中文摘要：

采用恒电流电化学技术直接在金属片M（钼或钨）上制备了具有白钨矿结构的不同体系（钼酸盐、钨酸盐）、不同时间（从薄膜开始生长到生长结束）的AMO4晶态薄膜，利用SEM技术、结合其它相关测试手段，对这些薄膜进行测试，对相应结果进行了对比分析。研究表明：在利用电化学法制备AMO4薄膜的过程中，薄膜的生长具有以下几个特性：（1）在电化学制备技术中，由电流密度分布不均匀使得基片缺陷处的电流密度大于其它位置的电流密度，使得这些位置的成核速率较大，因而晶核和晶粒优先选择在金属基体缺陷处堆砌和生长；（2）在薄膜的制备过程中，金属M发生电化学反应形成MO4^2-，一定量的MO4^2-沉积在基体表面并构成具有白钨矿结构的骨架，与A^2＋结合形成AMO4晶核和晶粒；（3）薄膜生长初期就有比较完整的晶核生成；（4）随着反应时间的延长，一方面新的晶核不断形成，基体上晶粒的密度不断增加；另一方面晶核和晶粒不断长大；经过这样的过程，最终晶粒布满整个基体形成致密的薄膜。

英文摘要：

The AMO4 films with scheelite-structure which were the molybdate and tungstate films of the different system were prepared directly on metal M （molybdenum or tungsten） substrates in different time from the early stage to the terminal stage of film growth by using constant current electrochemical technique. These AMO4 films were tested through SEM and other correlative testing methods, and the results were compared and analyzed.
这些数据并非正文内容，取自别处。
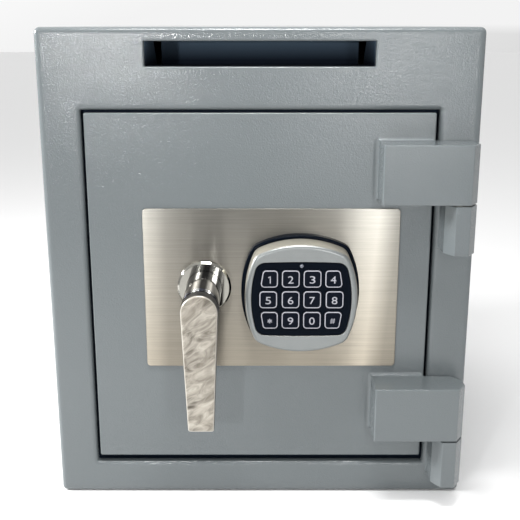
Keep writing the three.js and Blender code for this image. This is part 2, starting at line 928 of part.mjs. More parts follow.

It found that the growth processes of AMO4 films by using electrochemical technique have several characteristics as follow： （1） The current density at the defects of substrates is higher than other places due to its non-uniform distributing in the preparation of electrochemical technique, the nucleation velocity is larger, so these crystalline nucleus and granules choose the defects at the substrate to pile up and grow; （2） During the preparation of films, the metal substrates （M） form MO4^2- through electrochemical reaction, a quantity of MO4^2- deposit on the substrate and form the scheelite framework, then the A^2＋ ions fill in the framework resulting in the AMO4 crystalline nucleus and crystalline granules; （3） The shape of the crystalline nucleuses is integrated at the beginning of the formation of the nucleuses; （4） Along with the increase of the preparation time, on the one hand, the new crystalline nucleus shape continually result in the crystalline granules density increases continually on the substrate; on the other hand, the crystalline nucleus and granules grow up continually; through this process, the crystalline granules bestrew the whole substrate to form the compact thin films finally.